(What to produce) Collect all lines from the listing that include the string "object".
━━━━━ Material provided ━━━━━
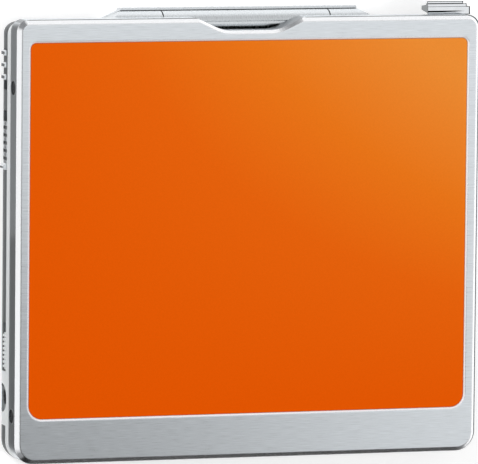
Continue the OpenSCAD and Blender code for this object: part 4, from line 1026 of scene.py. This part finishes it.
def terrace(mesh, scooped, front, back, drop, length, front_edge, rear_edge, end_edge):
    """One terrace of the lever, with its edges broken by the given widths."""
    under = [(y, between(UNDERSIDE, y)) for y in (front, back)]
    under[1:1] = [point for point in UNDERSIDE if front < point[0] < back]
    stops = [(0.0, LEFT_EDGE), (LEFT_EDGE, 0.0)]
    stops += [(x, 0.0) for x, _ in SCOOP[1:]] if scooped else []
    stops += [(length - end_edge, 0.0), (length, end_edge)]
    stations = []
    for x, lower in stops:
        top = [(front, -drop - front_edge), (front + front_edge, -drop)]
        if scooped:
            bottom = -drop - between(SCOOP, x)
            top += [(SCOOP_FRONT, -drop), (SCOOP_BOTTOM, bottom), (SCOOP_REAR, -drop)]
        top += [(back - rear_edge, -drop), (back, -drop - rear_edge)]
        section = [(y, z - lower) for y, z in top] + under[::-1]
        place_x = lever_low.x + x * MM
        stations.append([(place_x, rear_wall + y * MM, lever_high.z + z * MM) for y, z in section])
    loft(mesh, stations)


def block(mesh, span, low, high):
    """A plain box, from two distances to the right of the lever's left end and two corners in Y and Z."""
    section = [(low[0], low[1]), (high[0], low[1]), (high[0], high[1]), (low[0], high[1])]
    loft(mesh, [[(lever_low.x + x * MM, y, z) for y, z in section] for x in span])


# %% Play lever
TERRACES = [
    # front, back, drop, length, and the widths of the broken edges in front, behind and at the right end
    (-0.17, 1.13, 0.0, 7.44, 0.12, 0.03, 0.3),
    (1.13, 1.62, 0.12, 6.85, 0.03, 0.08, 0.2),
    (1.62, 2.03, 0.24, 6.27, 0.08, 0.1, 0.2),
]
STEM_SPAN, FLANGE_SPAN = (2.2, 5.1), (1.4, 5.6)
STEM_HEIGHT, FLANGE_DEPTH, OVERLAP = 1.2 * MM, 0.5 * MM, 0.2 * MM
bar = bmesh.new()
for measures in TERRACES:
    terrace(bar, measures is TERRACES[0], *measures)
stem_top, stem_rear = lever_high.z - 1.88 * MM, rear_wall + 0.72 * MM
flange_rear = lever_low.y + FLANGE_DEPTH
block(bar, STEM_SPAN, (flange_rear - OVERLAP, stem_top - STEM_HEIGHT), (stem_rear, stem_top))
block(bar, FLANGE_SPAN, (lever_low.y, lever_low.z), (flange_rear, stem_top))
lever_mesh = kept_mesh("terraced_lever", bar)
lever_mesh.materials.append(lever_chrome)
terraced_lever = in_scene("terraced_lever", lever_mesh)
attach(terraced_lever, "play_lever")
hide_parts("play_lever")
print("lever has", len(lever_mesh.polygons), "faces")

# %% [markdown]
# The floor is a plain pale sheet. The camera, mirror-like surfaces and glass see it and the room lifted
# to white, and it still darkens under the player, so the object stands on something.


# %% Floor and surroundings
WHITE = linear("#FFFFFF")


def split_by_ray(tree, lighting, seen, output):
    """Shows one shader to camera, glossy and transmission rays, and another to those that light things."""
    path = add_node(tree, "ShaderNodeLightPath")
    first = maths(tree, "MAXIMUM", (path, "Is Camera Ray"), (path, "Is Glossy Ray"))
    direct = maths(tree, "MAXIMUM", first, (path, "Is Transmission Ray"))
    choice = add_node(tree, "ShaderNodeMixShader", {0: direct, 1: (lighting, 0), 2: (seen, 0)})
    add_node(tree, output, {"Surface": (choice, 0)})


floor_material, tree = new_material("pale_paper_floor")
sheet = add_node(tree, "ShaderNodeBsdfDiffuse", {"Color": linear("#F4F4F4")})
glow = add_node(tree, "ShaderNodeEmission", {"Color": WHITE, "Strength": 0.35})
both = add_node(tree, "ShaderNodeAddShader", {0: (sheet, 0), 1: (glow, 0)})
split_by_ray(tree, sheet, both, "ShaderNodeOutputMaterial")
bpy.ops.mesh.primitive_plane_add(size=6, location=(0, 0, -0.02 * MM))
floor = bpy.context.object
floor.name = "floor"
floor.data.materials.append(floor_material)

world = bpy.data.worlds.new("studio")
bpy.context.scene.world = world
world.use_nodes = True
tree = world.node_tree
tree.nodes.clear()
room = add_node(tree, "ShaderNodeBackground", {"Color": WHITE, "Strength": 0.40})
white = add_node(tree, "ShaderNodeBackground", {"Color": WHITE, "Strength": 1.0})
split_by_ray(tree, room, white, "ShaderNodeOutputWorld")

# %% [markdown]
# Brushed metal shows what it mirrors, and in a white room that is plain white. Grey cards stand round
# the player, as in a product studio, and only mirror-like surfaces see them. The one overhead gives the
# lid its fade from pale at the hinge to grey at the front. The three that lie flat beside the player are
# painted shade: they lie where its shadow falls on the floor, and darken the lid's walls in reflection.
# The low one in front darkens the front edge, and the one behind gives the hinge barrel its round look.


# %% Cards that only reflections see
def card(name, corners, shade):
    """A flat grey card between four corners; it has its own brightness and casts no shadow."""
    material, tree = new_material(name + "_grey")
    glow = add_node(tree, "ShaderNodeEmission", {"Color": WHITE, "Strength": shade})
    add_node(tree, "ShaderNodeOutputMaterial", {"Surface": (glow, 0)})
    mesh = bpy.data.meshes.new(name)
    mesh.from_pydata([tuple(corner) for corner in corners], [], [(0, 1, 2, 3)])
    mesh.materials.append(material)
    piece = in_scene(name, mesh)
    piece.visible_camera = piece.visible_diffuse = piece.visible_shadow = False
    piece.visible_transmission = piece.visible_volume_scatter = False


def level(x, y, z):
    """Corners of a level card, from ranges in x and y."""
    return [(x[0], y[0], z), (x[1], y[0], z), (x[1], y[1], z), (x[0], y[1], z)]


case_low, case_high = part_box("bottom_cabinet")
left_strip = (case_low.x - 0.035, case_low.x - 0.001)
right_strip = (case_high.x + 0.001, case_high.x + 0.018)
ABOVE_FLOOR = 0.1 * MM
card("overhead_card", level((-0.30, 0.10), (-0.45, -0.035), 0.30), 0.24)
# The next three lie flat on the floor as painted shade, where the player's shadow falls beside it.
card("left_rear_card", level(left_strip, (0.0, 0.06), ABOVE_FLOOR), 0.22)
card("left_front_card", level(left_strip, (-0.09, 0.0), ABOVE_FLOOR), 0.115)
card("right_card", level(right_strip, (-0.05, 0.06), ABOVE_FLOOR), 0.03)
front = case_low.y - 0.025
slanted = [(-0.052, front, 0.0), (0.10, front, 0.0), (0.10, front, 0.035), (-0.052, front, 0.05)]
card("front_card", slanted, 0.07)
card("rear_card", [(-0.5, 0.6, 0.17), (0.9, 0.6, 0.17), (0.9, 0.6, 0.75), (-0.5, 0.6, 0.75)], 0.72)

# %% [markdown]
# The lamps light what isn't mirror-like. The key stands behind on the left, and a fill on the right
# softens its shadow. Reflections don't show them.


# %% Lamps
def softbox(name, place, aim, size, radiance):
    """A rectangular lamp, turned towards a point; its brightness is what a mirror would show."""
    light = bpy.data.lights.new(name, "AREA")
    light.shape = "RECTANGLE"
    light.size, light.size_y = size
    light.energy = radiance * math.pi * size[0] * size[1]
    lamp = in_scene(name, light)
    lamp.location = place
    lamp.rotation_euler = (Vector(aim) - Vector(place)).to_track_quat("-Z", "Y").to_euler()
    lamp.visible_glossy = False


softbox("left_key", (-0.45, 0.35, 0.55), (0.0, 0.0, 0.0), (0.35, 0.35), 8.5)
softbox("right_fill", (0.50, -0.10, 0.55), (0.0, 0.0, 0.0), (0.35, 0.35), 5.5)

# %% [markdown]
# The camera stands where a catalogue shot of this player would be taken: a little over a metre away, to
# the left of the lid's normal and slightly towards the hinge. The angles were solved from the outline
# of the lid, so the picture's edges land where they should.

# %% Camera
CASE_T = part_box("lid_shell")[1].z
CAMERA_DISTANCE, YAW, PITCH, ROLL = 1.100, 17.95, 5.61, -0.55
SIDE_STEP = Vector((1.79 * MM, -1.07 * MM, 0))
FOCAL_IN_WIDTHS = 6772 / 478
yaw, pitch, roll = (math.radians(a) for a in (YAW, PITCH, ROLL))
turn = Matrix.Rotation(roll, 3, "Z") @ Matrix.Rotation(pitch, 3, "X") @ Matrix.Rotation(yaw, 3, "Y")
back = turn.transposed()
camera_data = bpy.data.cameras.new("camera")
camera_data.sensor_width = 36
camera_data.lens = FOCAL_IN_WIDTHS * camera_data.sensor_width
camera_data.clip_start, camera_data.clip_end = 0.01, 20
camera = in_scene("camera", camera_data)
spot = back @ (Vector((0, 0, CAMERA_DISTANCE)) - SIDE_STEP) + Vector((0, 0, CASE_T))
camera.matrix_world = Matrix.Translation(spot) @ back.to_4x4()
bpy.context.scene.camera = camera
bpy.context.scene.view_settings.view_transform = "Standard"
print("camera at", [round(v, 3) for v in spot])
━━━━━
(Solution)
Continue the OpenSCAD and Blender code for this object: part 4, from line 1026 of scene.py. This part finishes it.
# to white, and it still darkens under the player, so the object stands on something.
floor = bpy.context.object